EXERCISE AIM:
Repeat each line exactly as it is written.

THE INPUT:
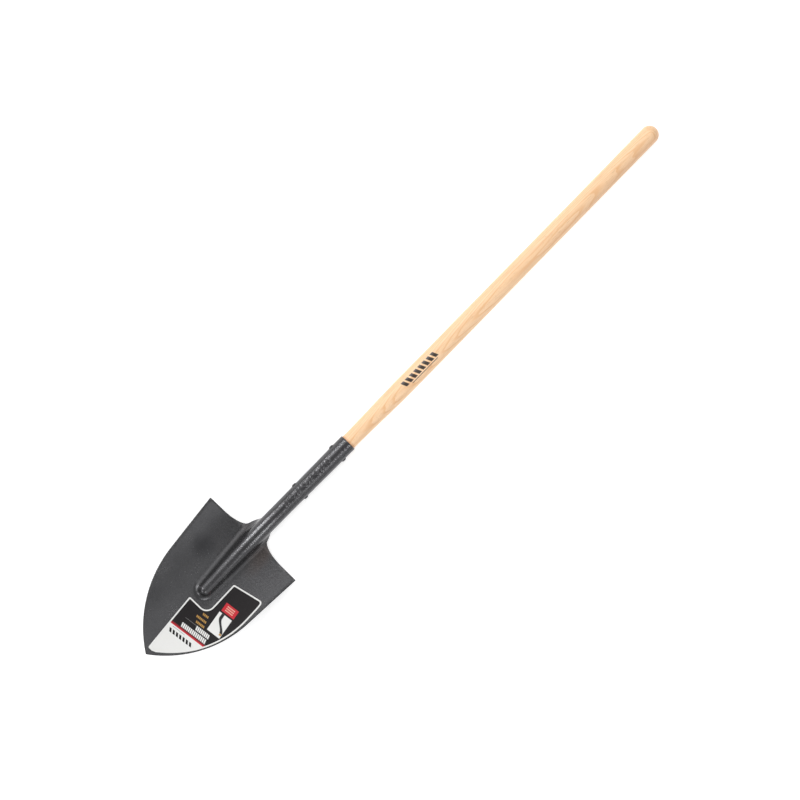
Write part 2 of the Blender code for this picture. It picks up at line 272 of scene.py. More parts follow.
def handle_radius(x):
    """A tapered tenon inside the socket, then a neck, a swell and an even grip."""
    if x <= SOCKET_MOUTH_X:
        return socket_radius(x) - SHEET - FIT_GAP
    if x <= SWELL_X:
        t = (x - SOCKET_MOUTH_X) / (SWELL_X - SOCKET_MOUTH_X)
        return mix(NECK_RADIUS, SWELL_RADIUS, smooth_step(t))
    return mix(SWELL_RADIUS, GRIP_RADIUS, smooth_step((x - SWELL_X) / (EVEN_X - SWELL_X)))


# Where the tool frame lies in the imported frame


def middle_of(node):
    low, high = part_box(node)
    return (low + high) / 2


def tool_to_floor():
    """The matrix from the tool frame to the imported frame, from the middles of the two rivets."""
    lower = Vector((LOWER_RIVET_X, 0, spine_height(LOWER_RIVET_X)))
    upper = Vector((UPPER_RIVET_X, 0, spine_height(UPPER_RIVET_X)))
    laid_lower = middle_of("rivet_lower")
    drawn = upper - lower
    laid = middle_of("rivet_upper") - laid_lower
    tilt = math.atan2(drawn.z, drawn.x) - math.atan2(laid.z, laid.x)
    turn = Matrix.Rotation(tilt, 4, "Y")
    return Matrix.Translation(laid_lower - turn @ lower) @ turn


TOOL = tool_to_floor()


# Blade surface


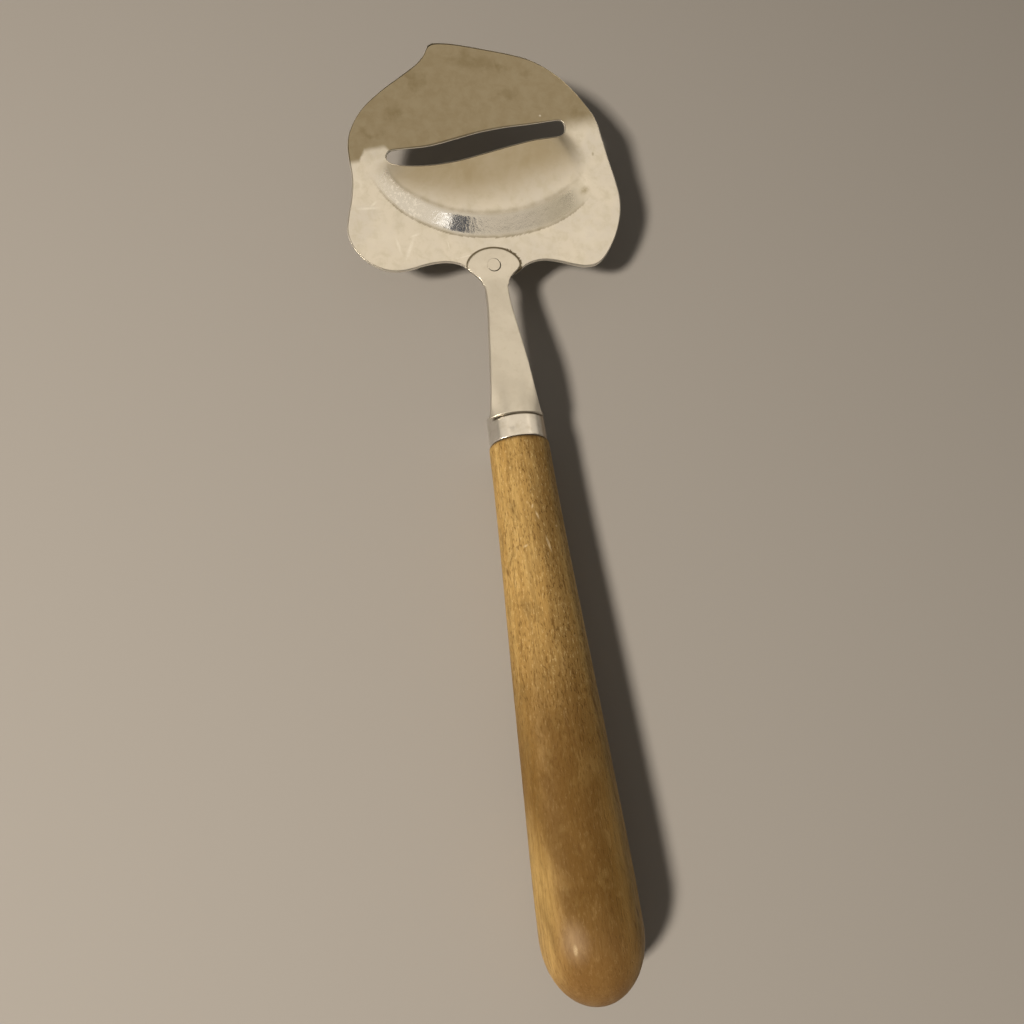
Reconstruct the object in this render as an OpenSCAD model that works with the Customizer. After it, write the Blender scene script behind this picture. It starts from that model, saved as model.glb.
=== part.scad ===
// Hand cheese slicer: scalloped steel plate with a slanted S-shaped slot and a raised
// crescent step behind it, a pressed tapering shank held by one flush rivet, a short
// ferrule and a turned wooden handle. Units are millimetres. Y runs from the butt of the
// handle to the front of the plate, Z is up, and the handle's lowest line is at z = 0.

/* [Plate] */
// Thickness of the plate sheet
plate_t = 0.9; // [0.7:0.1:1.2]
// Pitch of the rear part of the plate, rising towards its front, in degrees
plate_pitch = 9; // [7:0.5:11]
// Downward bend of the front part of the plate against the rear part, in degrees
front_bend = 4; // [2:0.5:6]
// Height of the raised crescent above the plate
step_h = 2.4; // [1.2:0.2:3]
// Width of the sloping band round the raised crescent
step_w = 6.3; // [4.5:0.1:7]

/* [Shank] */
// Thickness of the shank sheet
shank_t = 0.9; // [0.7:0.1:1.1]
// Radius of the fan-shaped head
head_r = 7.1; // [6.6:0.1:7.6]
// Half width of the neck behind the head
neck_hw = 3.15; // [2.8:0.05:3.6]
// Half width of the rear end over the ferrule
rear_hw = 6.85; // [6.2:0.05:7.2]
// Depth of the turned-down edges below the top of the shank
flange_h = 2.3; // [1.6:0.1:2.8]
// Distance of the shank to the left of the handle's line
shank_off = 0.45; // [0:0.05:0.8]

/* [Rivet] */
// Diameter of the rivet
rivet_d = 3.5; // [3:0.1:4]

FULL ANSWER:
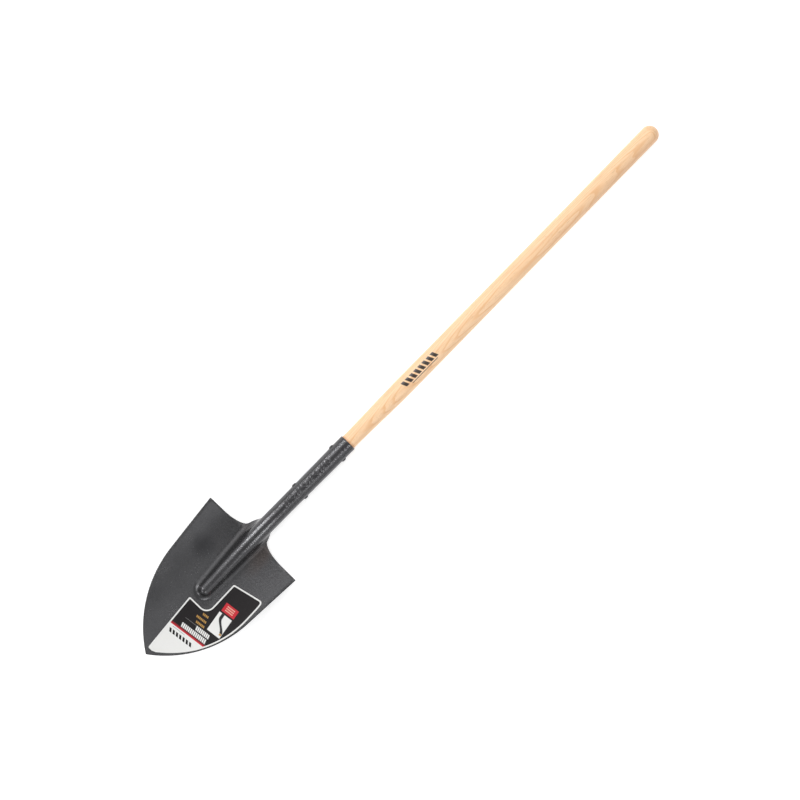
Write part 2 of the Blender code for this picture. It picks up at line 272 of scene.py. More parts follow.
def handle_radius(x):
    """A tapered tenon inside the socket, then a neck, a swell and an even grip."""
    if x <= SOCKET_MOUTH_X:
        return socket_radius(x) - SHEET - FIT_GAP
    if x <= SWELL_X:
        t = (x - SOCKET_MOUTH_X) / (SWELL_X - SOCKET_MOUTH_X)
        return mix(NECK_RADIUS, SWELL_RADIUS, smooth_step(t))
    return mix(SWELL_RADIUS, GRIP_RADIUS, smooth_step((x - SWELL_X) / (EVEN_X - SWELL_X)))


# Where the tool frame lies in the imported frame


def middle_of(node):
    low, high = part_box(node)
    return (low + high) / 2


def tool_to_floor():
    """The matrix from the tool frame to the imported frame, from the middles of the two rivets."""
    lower = Vector((LOWER_RIVET_X, 0, spine_height(LOWER_RIVET_X)))
    upper = Vector((UPPER_RIVET_X, 0, spine_height(UPPER_RIVET_X)))
    laid_lower = middle_of("rivet_lower")
    drawn = upper - lower
    laid = middle_of("rivet_upper") - laid_lower
    tilt = math.atan2(drawn.z, drawn.x) - math.atan2(laid.z, laid.x)
    turn = Matrix.Rotation(tilt, 4, "Y")
    return Matrix.Translation(laid_lower - turn @ lower) @ turn


TOOL = tool_to_floor()


# Blade surface


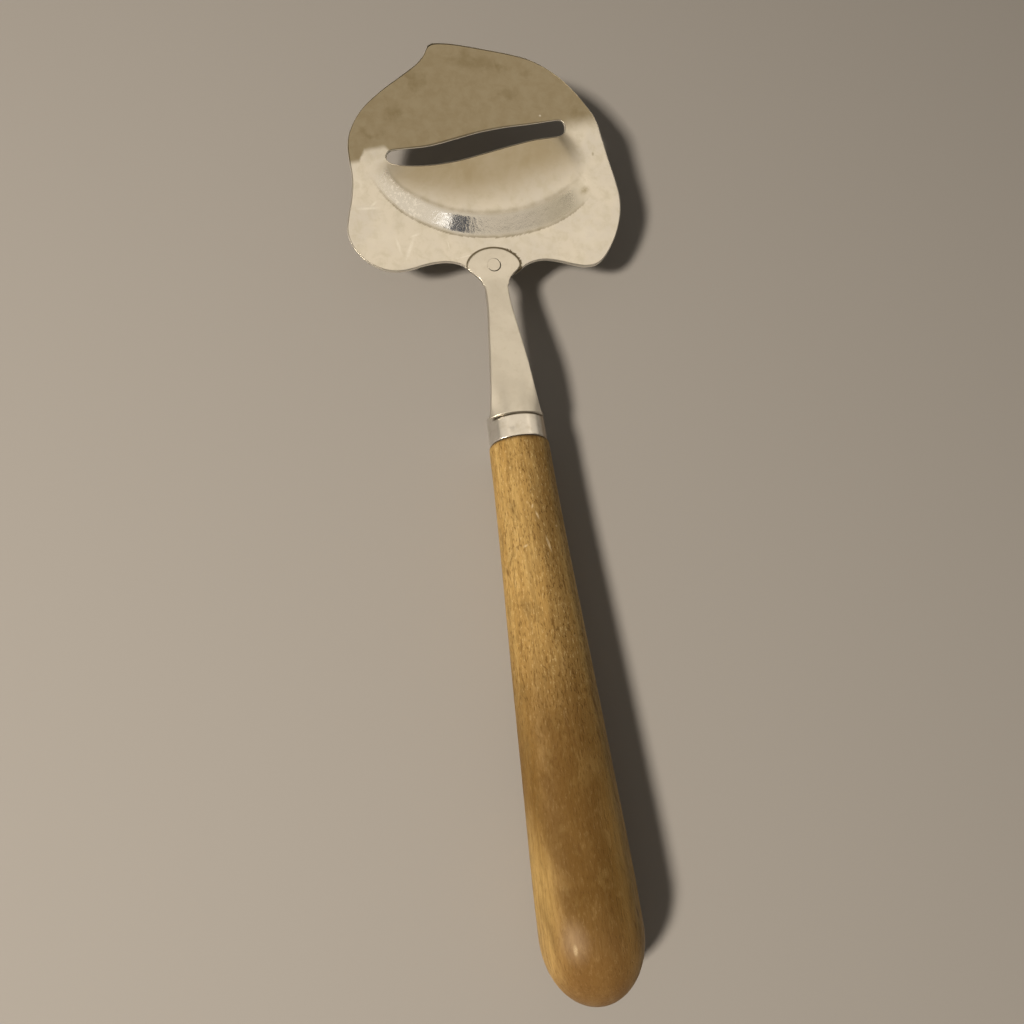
Reconstruct the object in this render as an OpenSCAD model that works with the Customizer. After it, write the Blender scene script behind this picture. It starts from that model, saved as model.glb.
=== part.scad ===
// Hand cheese slicer: scalloped steel plate with a slanted S-shaped slot and a raised
// crescent step behind it, a pressed tapering shank held by one flush rivet, a short
// ferrule and a turned wooden handle. Units are millimetres. Y runs from the butt of the
// handle to the front of the plate, Z is up, and the handle's lowest line is at z = 0.

/* [Plate] */
// Thickness of the plate sheet
plate_t = 0.9; // [0.7:0.1:1.2]
// Pitch of the rear part of the plate, rising towards its front, in degrees
plate_pitch = 9; // [7:0.5:11]
// Downward bend of the front part of the plate against the rear part, in degrees
front_bend = 4; // [2:0.5:6]
// Height of the raised crescent above the plate
step_h = 2.4; // [1.2:0.2:3]
// Width of the sloping band round the raised crescent
step_w = 6.3; // [4.5:0.1:7]

/* [Shank] */
// Thickness of the shank sheet
shank_t = 0.9; // [0.7:0.1:1.1]
// Radius of the fan-shaped head
head_r = 7.1; // [6.6:0.1:7.6]
// Half width of the neck behind the head
neck_hw = 3.15; // [2.8:0.05:3.6]
// Half width of the rear end over the ferrule
rear_hw = 6.85; // [6.2:0.05:7.2]
// Depth of the turned-down edges below the top of the shank
flange_h = 2.3; // [1.6:0.1:2.8]
// Distance of the shank to the left of the handle's line
shank_off = 0.45; // [0:0.05:0.8]

/* [Rivet] */
// Diameter of the rivet
rivet_d = 3.5; // [3:0.1:4]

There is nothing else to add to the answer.